Global Reach Security

Global Reach Security

  • International shipments face higher risks; cargo insurance helps mitigate these, offering peace of mind for global logistics.
Legal and Contractual Compliance

Legal and Contractual Compliance

  • Certain contracts require cargo insurance, ensuring businesses meet regulatory or partner requirements while protecting their shipments.

What are the Coverage policies of Cargo Insurance?

Cargo insurance policies offer various levels of coverage to protect goods based on specific risks, transit routes, and shipping needs.

  • All-Risk Coverage
    This policy provides the most comprehensive coverage, protecting against all potential risks of loss or damage, except those specifically excluded, like war or inherent vice (e.g., perishable items that naturally deteriorate).

  • Named Perils Coverage
    Also known as specified risk coverage, it covers only specific risks listed in the policy, such as fire, collision, theft, and natural disasters. This option is cost-effective but offers limited protection.

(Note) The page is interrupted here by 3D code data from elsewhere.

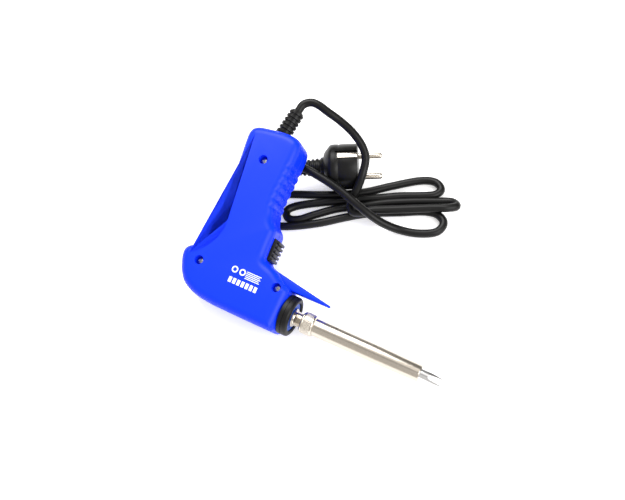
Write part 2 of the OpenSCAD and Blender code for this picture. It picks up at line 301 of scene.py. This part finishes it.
for o, nd, sl in ((plug, "plug_body", "black_pvc"), (clips, "plug_earth_clips", "nickel"),
                  (pins, "plug_pins", "nickel")):
    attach(o, "gun")
    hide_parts(nd)

# ---------------------------------------------------------------- housing
OUTLINE = [
    (0, -16.5), (-30, -16.5), (-50, -16.2), (-62, -15.2), (-71, -13), (-79, -9), (-84.5, -2),
    (-88.6, 7), (-89.8, 13), (-88, 17.2), (-82, 20), (-75.8, 27.5), (-72.2, 36), (-71.8, 42),
    (-73.8, 53), (-76.2, 65), (-79.5, 88), (-82.5, 113), (-81.5, 118), (-77.5, 120.8),
    (-69, 122.2), (-58, 123.4), (-49, 123.5), (-42.5, 122), (-39, 118.5), (-38.3, 112),
    (-38, 92), (-38.6, 75), (-36.8, 61), (-34.5, 57), (-30.2, 54), (-28.4, 51), (-29, 48.6),
    (-28, 28.8), (-16, 25.2), (-7, 19.5), (0, 16.5)]


OUTLINE_POINTS = 460
ROUNDING_PASSES = 14


def outline():
    """The side outline as closely spaced points: the polygon with its corners rounded by repeated averaging."""
    pts = np.array(OUTLINE + [(0, 8.0), (0, 0), (0, -8.0), OUTLINE[0]], float)
    ln = np.concatenate([[0], np.cumsum(np.linalg.norm(np.diff(pts, axis=0), axis=1))])
    want = np.linspace(0, ln[-1], OUTLINE_POINTS + 1)[:-1]
    c = np.stack([np.interp(want, ln, pts[:, 0]), np.interp(want, ln, pts[:, 1])], 1)
    for _ in range(ROUNDING_PASSES):
        c = 0.25 * np.roll(c, 1, 0) + 0.5 * c + 0.25 * np.roll(c, -1, 0)
    return c


def inset(pts, d):
    """pts moved inwards by d, with the places where it would fold over itself pulled straight."""
    if d <= 0:
        return pts.copy()
    t = np.roll(pts, -1, 0) - np.roll(pts, 1, 0)
    t /= np.linalg.norm(t, axis=1)[:, None]
    area = 0.5 * np.sum(pts[:, 0] * np.roll(pts[:, 1], -1) - np.roll(pts[:, 0], -1) * pts[:, 1])
    nrm = np.stack([-t[:, 1], t[:, 0]], 1) * (1 if area > 0 else -1)
    q = pts + nrm * d
    gap = np.linalg.norm(q[:, None, :] - pts[None, :, :], axis=2).min(1)
    ok = gap > d * 0.985 - 0.05
    i = np.arange(len(pts))
    good = i[ok]
    x = np.interp(i, good, q[good, 0], period=len(pts))
    y = np.interp(i, good, q[good, 1], period=len(pts))
    return np.stack([x, y], 1)


BASE = outline()
HALF_T, EDGE_R, WALL = 16.0, 6.6, 2.6
GROOVE_PITCH, GROOVE_DEPTH = 6.5, 1.0


def ribs(pts, w):
    """Finger grooves across the front of the handle."""
    out = pts.copy()
    for k, (x, y) in enumerate(pts):
        if x > -50 and 64 < y < 103:
            g = 0.5 - 0.5 * math.cos(2 * math.pi * (y - 64) / GROOVE_PITCH)
            out[k, 0] -= GROOVE_DEPTH * w * g ** 1.5
    return out


def shell(name, side):
    """One half of the housing: the inner ceiling and wall, then the outer wall and its rounded edge."""
    outer = [[(x, y, 0) for x, y in inset(BASE, 0.35)], [(x, y, side * 0.35) for x, y in ribs(BASE, 1)],
             [(x, y, side * 4.5) for x, y in ribs(BASE, 1)]]
    for k in range(0, 11):
        a = math.pi / 2 * k / 10
        ring = ribs(inset(BASE, EDGE_R * (1 - math.cos(a))), 1 - (k / 10) ** 2 * 0.8)
        outer.append([(x, y, side * (HALF_T - EDGE_R + EDGE_R * math.sin(a))) for x, y in ring])
    inner = [[(x, y, 0) for x, y in inset(BASE, WALL + 1)],
             [(x, y, side * 10.8) for x, y in inset(BASE, WALL + 1)],
             [(x, y, side * 13.2) for x, y in inset(BASE, WALL + 4.5)]]
    rings = inner[::-1] + outer
    v, f = stack(rings)
    return make(name, v, f, BLUE)


def tongue(name, side):
    """Half of the pointed tongue: sections along X, rounded at the edges."""
    rings = []
    for i in range(28):
        x = -17.5 + 46.5 * i / 27
        top = 25.6 - (25.6 - 18.0) * (x + 16.5) / 45.5
        low = 16.35 if x > -1 else 16.45
        w = 9.4 - 4.6 * max(0, x + 17.5) / 44
        e = max(0.0, (x - 24.5) / 4.5)
        w *= math.sqrt(max(0.02, 1 - e ** 2.2))
        h = (top - low) / 2
        mid = (top + low) / 2
        r = min(h * 0.95, 1.6)
        ring = []
        for cx, cy, a0 in ((w - r, h - r, 0), (-(w - r), h - r, 90), (-(w - r), -(h - r), 180), (w - r, -(h - r), 270)):
            for q in range(6):
                a = math.radians(a0 + 18 * q)
                ring.append((x, mid + cy + r * math.sin(a), cx + r * math.cos(a)))
        rings.append(ring)
    v, f = stack(rings)
    o = make(name, v, f, BLUE)
    bm = bmesh.new()
    bm.from_mesh(o.data)
    n = GUN.to_3x3() @ Vector((0, 0, 1))
    n.normalize()
    g = bmesh.ops.bisect_plane(
        bm, geom=bm.verts[:] + bm.edges[:] + bm.faces[:], plane_co=GUN @ Vector((0, 0, 0.03 * side)),
        plane_no=n, clear_inner=side > 0, clear_outer=side < 0)
    edges = [e for e in g["geom_cut"] if isinstance(e, bmesh.types.BMEdge)]
    bmesh.ops.edgeloop_fill(bm, edges=edges)
    bm.to_mesh(o.data)
    bm.free()
    return smooth(o, 40)


SCREWS = [(-60.7, 97.5), (-73, 10), (-9.6, 13.9)]
RELIEF_ANGLE = math.radians(8.6)
RELIEF = GUN @ Matrix.Translation((-62, 118.2, 0)) @ Matrix.Rotation(math.pi / 2 - RELIEF_ANGLE, 4, "Z")


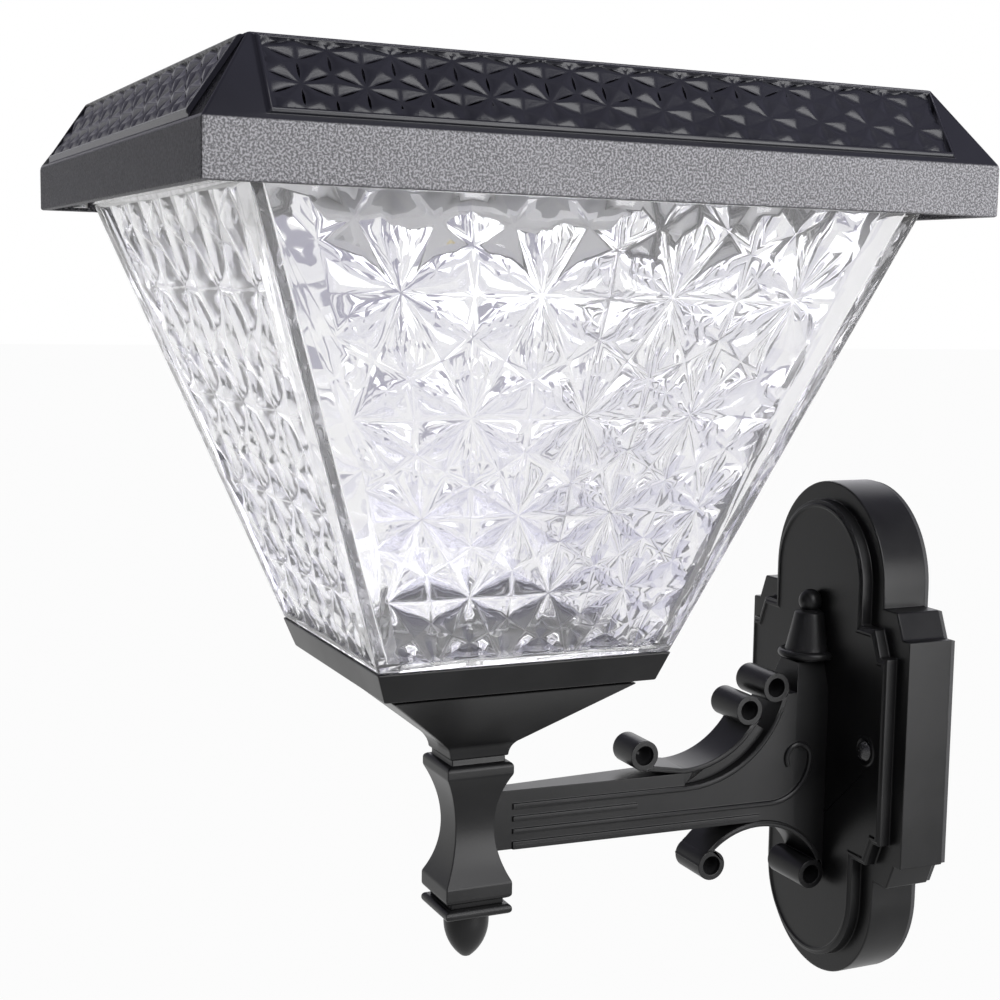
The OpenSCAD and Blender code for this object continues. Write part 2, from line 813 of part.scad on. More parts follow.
// One rolled strip end, seen from the side: [y, z] of its centre
module curl(at, half) {
    along_x(-half, half) translate(at) {
        difference() {
            circle(r = curl_r);
            circle(r = curl_r - strip_t);
        }
        circle(r = eye_r);
    }
    along_x(-half + curl_recess, half - curl_recess) translate(at) circle(r = curl_r - strip_t + 0.01);
}

function curl_b() = [
    upper_sweep_y + (upper_sweep_r + strip_t - curl_r) * sin(upper_angle),
    -upper_sweep_drop - (upper_sweep_r + strip_t - curl_r) * cos(upper_angle)
];
function curl_c() = [
    middle_y + (middle_r + strip_t - curl_r) * sin(middle_angle),
    -upper_sweep_drop - (middle_r + strip_t - curl_r) * cos(middle_angle)
];

module upper_strip_outline() {
    translate([upper_sweep_y, -upper_sweep_drop])
        ring_part(upper_sweep_r + strip_t, strip_t, -90, upper_angle - 90);
    polygon([
        [curl_a[0], -beam_drop + curl_lift], [upper_sweep_y, -beam_drop],
        [upper_sweep_y, -beam_drop + strip_t], [curl_a[0], -beam_drop + curl_lift + strip_t]
    ]);
}

module upper_scroll() {
    color("#242426") at_lamp() {
        difference() {
            intersection() {
                along_x(-big / 4, big / 4) upper_strip_outline();
                arm_plan(0);
            }
            for (c = [curl_a, curl_b()]) along_x(-big / 4, big / 4) translate(c) circle(r = curl_r - 0.01);
        }
        curl(curl_a, arm_half(curl_a[0], 0));
        curl(curl_b(), arm_half(curl_b()[0], 0));
    }
}

module middle_strip_outline() {
    translate([middle_y, -upper_sweep_drop])
        ring_part(middle_r + strip_t, strip_t, -90, middle_angle - 90);
}

module middle_scroll() {
    color("#242426") at_lamp() {
        difference() {
            intersection() {
                along_x(-big / 4, big / 4) middle_strip_outline();
                arm_plan(0);
            }
            along_x(-big / 4, big / 4) translate(curl_c()) circle(r = curl_r - 0.01);
        }
        curl(curl_c(), arm_half(curl_c()[0], 0));
    }
}

module lower_strip_outline() {
    translate([arch_y, -arch_drop]) ring_part(arch_r, strip_t, arch_from_angle, arch_to_angle);
}

module lower_scroll() {
    color("#242426") at_lamp() {
        difference() {
            intersection() {
                along_x(-big / 4, big / 4) lower_strip_outline();
                arm_plan(0);
            }
            for (c = [curl_d, curl_e]) along_x(-big / 4, big / 4) translate(c) circle(r = curl_r - 0.01);
        }
        curl(curl_d, arm_half(curl_d[0], 0));
        curl(curl_e, arm_half(curl_e[0], 0));
    }
}

// Beam, and the web between the middle strip, the column and the lower arch
module web_outline() {
    difference() {
        translate([0, -beam_foot - arch_r]) square([column_y + 0.01, beam_foot + arch_r - column_drop]);
        translate([0, -beam_drop]) square([middle_y, big]);
        intersection() {
            translate([middle_y, -upper_sweep_drop]) circle(r = middle_r, $fn = 128);
            translate([middle_y, -big]) square(2 * big);
        }
        translate([0, -beam_foot - big]) square([arch_y, big]);
        translate([arch_y, -arch_drop]) circle(r = arch_r, $fn = 128);
    }
}

// Floor of the groove between the upper and the middle strip
module groove_outline() {
    difference() {
        translate([middle_y, -upper_sweep_drop])
            ring_part(middle_r + 0.01, strip_gap + middle_shift + 0.1, -90.5, groove_angle - 90);
        translate([upper_sweep_y, -upper_sweep_drop]) circle(r = upper_sweep_r + strip_t, $fn = 128);
    }
}

// Reeds along the beam's side: distance of the upper edge below the beam's top, height, and end
module reeds_outline() {
    reeds = [
        [strip_gap, strip_t, middle_y],
        [strip_gap + reed_pitch, reed_h, second_reed_end],
        [beam_h - foot_reed_h, foot_reed_h, arch_y]
    ];
    for (reed = reeds) translate([beam_start(), -beam_drop - reed[0] - reed[1]])
        square([reed[2] - beam_start(), reed[1]]);
}

module column_outline() {
    difference() {
        translate([column_y, -arch_drop]) square([column_d, arch_drop - column_drop]);
        translate([arch_y, -arch_drop]) circle(r = arch_r, $fn = 128);
    }
}

// The raised line that sweeps along the web and turns over into an open hook
module hook_outline() {
    end_y = column_y - hook_from_column;
    translate([beam_start(), -hook_drop]) square([end_y - beam_start(), hook_line_t]);
    translate([end_y, -hook_drop + hook_sweep_r]) {
        ring_part(hook_sweep_r, hook_line_t, -90, 0);
        translate([hook_sweep_r - hook_turn_r, 0])
            ring_part(hook_turn_r, hook_line_t, 0, hook_turn_angle);
    }
}

function beam_start() = post_waist_w / 2 + 6;

module column_neck() {
    taper_x = 0.62;
    taper_y = 0.66;
    foot_x = column_w / 2;
    foot_y = column_d / 2 - 0.2;
    top_x = foot_x * taper_x;
    top_y = foot_y * taper_y;
    centre = column_y + column_d / 2;
    intersection() {
        along_y(column_y, column_y + column_d) polygon([
            [-foot_x, -column_drop], [foot_x, -column_drop],
            [top_x, -column_drop + column_neck_h], [-top_x, -column_drop + column_neck_h]
        ]);
        along_x(-column_w, column_w) polygon([
            [centre - foot_y, -column_drop], [column_y + column_d, -column_drop],
            [column_y + column_d, -column_drop + column_neck_h],
            [centre - top_y, -column_drop + column_neck_h]
        ]);
    }
}

module arm_solid() {
    intersection() {
        along_x(-big / 4, big / 4) web_outline();
        arm_plan(web_inset);
    }
    intersection() {
        along_x(-big / 4, big / 4) groove_outline();
        arm_plan(groove_inset);
    }
    intersection() {
        along_x(-big / 4, big / 4) union() {
            reeds_outline();
            hook_outline();
        }
        arm_plan(web_inset - reed_proud);
    }
    along_x(-column_w / 2, column_w / 2) column_outline();
    column_neck();
}

module strips_outline() {
    upper_strip_outline();
    middle_strip_outline();
    lower_strip_outline();
    for (c = [curl_a, curl_b(), curl_c(), curl_d, curl_e]) translate(c) circle(r = curl_r);
}

module arm() {
    color("#242426") at_lamp() difference() {
        arm_solid();
        along_x(-big / 4, big / 4) strips_outline();
        post_solid();
        pin_holes(1 + thread_gap);
        for (z = column_screw_drops) translate([0, raised_y + cut, -z]) rotate([90, 0, 0])
            cylinder(h = column_screw_bite + 2 * cut, r = screw_r + thread_gap);
    }
}

module arm_pins() {
    color("#a8a8ac") at_lamp() for (z = pin_drops())
        translate([0, post_waist_w / 2 - 1.8, -z]) rotate([-90, 0, 0]) cylinder(h = 8.6, r = 1);
}

// Turned ring, bell and ball; the plate's face cuts off its back
module column_finial() {
    top = -column_drop + column_neck_h;
    axis_y = raised_y - 2.4;
    seat_r = 6;
    seat_h = 0.6;
    ring_r = 7.6;
    bead_r = 1.1;
    bell_foot_r = 6.7;
    bell_top_r = 4.3;
    bell_top = 13.2;
    neck_r = 2.6;
    neck_top = 14;
    ball_r = 3.3;
    bell_foot = seat_h + 2 * bead_r;
    color("#242426") at_lamp() intersection() {
        translate([0, axis_y, top]) rotate_extrude() {
            square([seat_r, seat_h]);
            translate([0, seat_h]) square([ring_r, 2 * bead_r]);
            translate([ring_r, seat_h + bead_r]) circle(r = bead_r);
            polygon([
                [0, bell_foot], [bell_foot_r, bell_foot], [bell_top_r, bell_top],
                [neck_r, neck_top], [0, neck_top]
            ]);
            intersection() {
                translate([0, neck_top + ball_r - 0.9]) circle(r = ball_r);
                square([2 * ball_r, neck_top + 2 * ball_r]);
            }
        }
        translate([-big / 2, raised_y - big, top]) cube(big);
    }
}

// Wall plate

module plate_outline(inset) {
    end_at = plate_h / 2 - plate_end_r;
    wide_top = plate_wide_z + plate_wide_h / 2;
    wide_foot = plate_wide_z - plate_wide_h / 2;
    shoulder = plate_shoulder_w / 2;
    for (s = [-1, 1]) translate([0, s * end_at]) circle(r = plate_end_r - inset, $fn = 128);
    translate([-plate_end_r + inset, -end_at]) square([2 * (plate_end_r - inset), 2 * end_at]);
    translate([-plate_w / 2 + inset, wide_foot + inset])
        square([plate_w - 2 * inset, plate_wide_h - 2 * inset]);
    polygon([
        [-shoulder + 2 + inset, wide_foot - plate_shoulder_h + inset],
        [shoulder - 2 - inset, wide_foot - plate_shoulder_h + inset],
        [shoulder + 1 - inset, wide_foot + inset], [shoulder + 1 - inset, wide_top - inset],
        [shoulder - 2 - inset, wide_top + plate_shoulder_h - inset],
        [-shoulder + 2 + inset, wide_top + plate_shoulder_h - inset],
        [-shoulder - 1 + inset, wide_top - inset], [-shoulder - 1 + inset, wide_foot + inset]
    ]);
}

module plate_screw_holes(r, h) {
    for (s = [-1, 1]) translate([s * dome_pitch / 2, 0, 0]) rotate([90, 0, 0]) cylinder(h = h, r = r);
}

module column_screw_holes(r, h) {
    for (z = column_screw_drops) translate([0, 0, rim_z - z]) rotate([90, 0, 0]) cylinder(h = h, r = r);
}

module wall_plate() {
    front = plate_d + panel_rise;
    color("#262628") difference() {
        union() {
            difference() {
                union() {
                    along_y(-plate_d, -gasket_t) plate_outline(0);
                    along_y(-front, -plate_d + 0.01) plate_outline(panel_inset);
                }
                along_y(-plate_d + plate_wall, cut) plate_outline(plate_wall);
                along_y(-front + plate_wall, cut) plate_outline(panel_inset + plate_wall);
            }
            translate([0, -front + plate_wall + plate_boss_h, 0])
                plate_screw_holes(plate_boss_r, plate_boss_h + 1);
        }
        translate([0, cut, 0]) plate_screw_holes(dome_screw_r + gap, big / 4);
        translate([0, cut, 0]) column_screw_holes(screw_r + gap, big / 4);
    }
}

module wall_gasket() {
    color("#333335") along_y(-gasket_t, 0) difference() {
        plate_outline(0.4);
        plate_outline(plate_wall);
    }
}

module mounting_strap() {
    color("#b4b4b8") difference() {
        union() {
            translate([-dome_pitch / 2 - strap_end, -strap_t, -strap_h / 2])
                cube([dome_pitch + 2 * strap_end, strap_t, strap_h]);
            plate_screw_holes(plate_boss_r, strap_t + strap_boss_h);
        }
        translate([0, cut, 0])
            plate_screw_holes(dome_screw_r + thread_gap, strap_t + strap_boss_h + 2 * cut);
        for (s = [-1, 1]) translate([s * wall_hole_pitch / 2, cut, 0]) rotate([90, 0, 0])
            cylinder(h = strap_t + 2 * cut, r = wall_hole_r);
    }
}

module strap_screws() {
    front = plate_d + panel_rise;
    dome_sphere = (dome_r * dome_r + dome_h * dome_h) / 2 / dome_h;
    color("#3a3a3c") for (s = [-1, 1]) translate([s * dome_pitch / 2, -front, 0]) rotate([90, 0, 0]) {
        intersection() {
            translate([0, 0, dome_h - dome_sphere]) sphere(r = dome_sphere);
            cylinder(h = dome_h + 1, r = dome_r);
        }
        translate([0, 0, -front + 0.5]) cylinder(h = front - 0.5 + 0.01, r = dome_screw_r);
    }
}

module column_screws() {
    inner = plate_d + panel_rise - plate_wall;
    color("#9a9a9e") translate([0, -inner, 0]) for (z = column_screw_drops)
        translate([0, 0, rim_z - z]) rotate([90, 0, 0])
            screw_up(screw_r, plate_wall + column_screw_bite, screw_head_r, screw_head_h);
}

cap_shell();
panel_glass();
solar_cells();
panel_backing();
panel_seal();
cap_base();
base_screws();
battery_holder();
battery_cells();
control_board();
board_parts();
board_screws();
led_board();
leds();
led_screws();
reflector();
switch_body();
push_button();
button_collar();
shade();
shade_seal();
shade_screws();
tray();
tray_seal();
cup();
cup_screws();
tie_rod();
tie_nut();
tie_washer();
post();
foot_plate();
acorn_finial();
arm();
arm_pins();
upper_scroll();
middle_scroll();
lower_scroll();
column_finial();
wall_plate();
column_screws();
mounting_strap();
strap_screws();
wall_gasket();
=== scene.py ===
import json
import math

import bmesh
import bpy
from mathutils import Matrix, Vector
from mathutils.bvhtree import BVHTree


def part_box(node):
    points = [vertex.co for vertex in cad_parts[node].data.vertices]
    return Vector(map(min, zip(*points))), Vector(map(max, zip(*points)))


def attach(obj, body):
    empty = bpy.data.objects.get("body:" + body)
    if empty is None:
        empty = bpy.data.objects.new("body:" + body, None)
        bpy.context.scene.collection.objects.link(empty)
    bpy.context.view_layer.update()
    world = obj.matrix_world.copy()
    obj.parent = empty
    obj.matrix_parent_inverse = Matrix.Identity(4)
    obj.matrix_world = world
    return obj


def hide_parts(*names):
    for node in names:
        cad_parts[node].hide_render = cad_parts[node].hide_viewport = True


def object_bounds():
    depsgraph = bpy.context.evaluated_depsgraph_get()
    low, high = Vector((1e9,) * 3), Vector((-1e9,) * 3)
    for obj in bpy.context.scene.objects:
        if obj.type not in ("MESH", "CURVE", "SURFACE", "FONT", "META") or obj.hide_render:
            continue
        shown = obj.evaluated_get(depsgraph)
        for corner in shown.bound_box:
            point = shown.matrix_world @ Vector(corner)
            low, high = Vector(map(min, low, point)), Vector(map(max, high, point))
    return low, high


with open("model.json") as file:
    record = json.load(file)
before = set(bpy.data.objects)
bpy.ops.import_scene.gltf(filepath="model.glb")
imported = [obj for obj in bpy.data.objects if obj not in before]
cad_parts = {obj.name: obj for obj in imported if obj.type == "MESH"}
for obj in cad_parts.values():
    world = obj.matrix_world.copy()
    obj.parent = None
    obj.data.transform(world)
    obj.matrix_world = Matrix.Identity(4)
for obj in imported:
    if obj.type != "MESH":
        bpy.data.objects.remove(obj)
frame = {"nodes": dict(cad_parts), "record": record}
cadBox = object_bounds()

print("frame loaded:", len(frame["nodes"]), "nodes")

# Places worked out from the frame
capLow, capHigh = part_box("cap_shell")
lampAxis = Vector(((capLow.x + capHigh.x) / 2, (capLow.y + capHigh.y) / 2, 0))  # axis of cap, shade and cup

mm = 0.001


# Camera, lights and stage

cameraSettings = {
    "azimuth": 63.4,       # degrees round from the -Y side
    "elevation": 6.85,
    "roll": 1.25,
    "place": (0.4059, -0.2909, 0.1225),
    "lens": 62.74,
    "shift": -0.1,
}


def makeCamera(s):
    data = bpy.data.cameras.new("camera")
    data.lens = s["lens"]
    data.shift_x = s["shift"]
    data.clip_start = 0.01
    camera = bpy.data.objects.new("camera", data)
    bpy.context.collection.objects.link(camera)
    turn = (Matrix.Rotation(math.radians(s["azimuth"]), 4, "Z")
            @ Matrix.Rotation(math.radians(90 - s["elevation"]), 4, "X")
            @ Matrix.Rotation(math.radians(s["roll"]), 4, "Z"))
    camera.matrix_world = Matrix.Translation(s["place"]) @ turn
    bpy.context.scene.camera = camera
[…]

  • Warehouse-to-Warehouse Coverage
    This policy extends protection from the origin warehouse to the destination warehouse, covering goods during transit and any intermediate storage periods, offering complete end-to-end coverage.

  • General Average Coverage
    In cases where a ship's cargo is sacrificed to save the vessel, all cargo owners share the loss. This coverage protects policyholders from bearing these shared costs alone.

  • Free of Particular Average (FPA) Coverage
    This limited policy covers only major losses, such as complete or partial losses from incidents like sinking or collision, but excludes minor damages or partial losses due to other causes.

  • Open Policy or Open Cover
    Designed for businesses with regular shipments, it provides continuous coverage over a period, covering all shipments within that time frame without needing to arrange separate policies for each.

  • Single Shipment Policy
    Ideal for one-time or occasional shipments, this policy provides coverage for a single transit, from point of origin to the destination, tailored to protect goods only for that specific trip.